**What this task involves:**
In the entries below, identify every line with the string "joints" and copy it.

☆ ☆ ☆ ☆

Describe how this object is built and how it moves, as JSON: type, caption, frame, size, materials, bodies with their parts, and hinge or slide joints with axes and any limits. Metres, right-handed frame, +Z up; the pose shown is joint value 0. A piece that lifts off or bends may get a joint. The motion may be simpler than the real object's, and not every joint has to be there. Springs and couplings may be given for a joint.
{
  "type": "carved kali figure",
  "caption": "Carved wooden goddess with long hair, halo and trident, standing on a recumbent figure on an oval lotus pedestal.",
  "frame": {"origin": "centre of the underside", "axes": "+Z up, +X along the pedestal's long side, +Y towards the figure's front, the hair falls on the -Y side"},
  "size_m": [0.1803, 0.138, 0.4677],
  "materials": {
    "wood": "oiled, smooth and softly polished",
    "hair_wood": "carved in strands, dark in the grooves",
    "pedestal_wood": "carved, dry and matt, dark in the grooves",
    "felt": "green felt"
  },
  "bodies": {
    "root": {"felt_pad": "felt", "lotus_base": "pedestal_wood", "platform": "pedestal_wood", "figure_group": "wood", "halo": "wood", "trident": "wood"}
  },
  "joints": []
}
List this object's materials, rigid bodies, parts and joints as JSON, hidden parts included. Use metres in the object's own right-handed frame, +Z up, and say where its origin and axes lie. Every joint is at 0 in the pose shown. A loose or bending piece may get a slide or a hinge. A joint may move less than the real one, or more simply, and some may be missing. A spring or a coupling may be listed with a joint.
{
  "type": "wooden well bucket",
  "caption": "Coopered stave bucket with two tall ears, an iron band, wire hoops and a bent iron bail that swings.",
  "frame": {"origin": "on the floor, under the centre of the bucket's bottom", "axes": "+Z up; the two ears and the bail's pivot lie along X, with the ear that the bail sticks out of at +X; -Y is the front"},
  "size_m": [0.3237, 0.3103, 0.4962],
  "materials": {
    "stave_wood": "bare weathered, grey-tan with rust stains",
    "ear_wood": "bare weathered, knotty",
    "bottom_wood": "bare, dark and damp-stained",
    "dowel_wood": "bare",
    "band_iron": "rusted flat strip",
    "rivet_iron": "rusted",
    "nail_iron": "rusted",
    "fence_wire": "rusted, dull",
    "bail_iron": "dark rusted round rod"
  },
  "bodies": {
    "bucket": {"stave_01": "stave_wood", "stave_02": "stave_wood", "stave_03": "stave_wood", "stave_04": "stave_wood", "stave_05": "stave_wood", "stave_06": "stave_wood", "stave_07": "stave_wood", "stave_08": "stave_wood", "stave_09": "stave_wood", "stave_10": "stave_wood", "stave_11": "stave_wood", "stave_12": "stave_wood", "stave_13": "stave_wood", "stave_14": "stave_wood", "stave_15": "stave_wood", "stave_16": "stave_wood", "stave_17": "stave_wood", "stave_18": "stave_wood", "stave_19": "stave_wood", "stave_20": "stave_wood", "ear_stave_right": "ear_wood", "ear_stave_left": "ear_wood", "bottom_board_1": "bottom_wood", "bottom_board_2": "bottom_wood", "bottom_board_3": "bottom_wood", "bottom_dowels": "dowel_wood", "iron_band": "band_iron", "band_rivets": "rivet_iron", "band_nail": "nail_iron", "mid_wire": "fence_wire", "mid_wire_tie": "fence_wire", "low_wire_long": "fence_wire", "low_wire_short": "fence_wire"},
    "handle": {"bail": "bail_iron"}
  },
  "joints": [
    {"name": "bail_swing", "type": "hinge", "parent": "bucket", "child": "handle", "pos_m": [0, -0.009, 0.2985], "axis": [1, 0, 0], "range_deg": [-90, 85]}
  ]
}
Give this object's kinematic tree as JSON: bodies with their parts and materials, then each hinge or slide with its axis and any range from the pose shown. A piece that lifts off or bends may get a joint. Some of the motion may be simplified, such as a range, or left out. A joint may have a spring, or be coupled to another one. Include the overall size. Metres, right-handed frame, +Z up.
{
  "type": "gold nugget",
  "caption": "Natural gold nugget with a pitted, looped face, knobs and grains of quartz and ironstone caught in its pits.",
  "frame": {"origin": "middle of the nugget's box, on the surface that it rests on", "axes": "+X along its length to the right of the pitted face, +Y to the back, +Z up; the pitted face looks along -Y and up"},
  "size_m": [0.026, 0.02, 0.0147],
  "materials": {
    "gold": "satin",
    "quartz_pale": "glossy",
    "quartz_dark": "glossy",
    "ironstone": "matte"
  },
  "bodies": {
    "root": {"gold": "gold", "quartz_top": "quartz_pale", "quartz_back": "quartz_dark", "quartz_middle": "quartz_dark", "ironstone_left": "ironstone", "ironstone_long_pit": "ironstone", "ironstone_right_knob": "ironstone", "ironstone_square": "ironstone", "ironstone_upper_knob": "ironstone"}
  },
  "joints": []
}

☆ ☆ ☆ ☆

**Full output:**
Describe how this object is built and how it moves, as JSON: type, caption, frame, size, materials, bodies with their parts, and hinge or slide joints with axes and any limits. Metres, right-handed frame, +Z up; the pose shown is joint value 0. A piece that lifts off or bends may get a joint. The motion may be simpler than the real object's, and not every joint has to be there. Springs and couplings may be given for a joint.
  "joints": []
List this object's materials, rigid bodies, parts and joints as JSON, hidden parts included. Use metres in the object's own right-handed frame, +Z up, and say where its origin and axes lie. Every joint is at 0 in the pose shown. A loose or bending piece may get a slide or a hinge. A joint may move less than the real one, or more simply, and some may be missing. A spring or a coupling may be listed with a joint.
  "joints": [
  "joints": []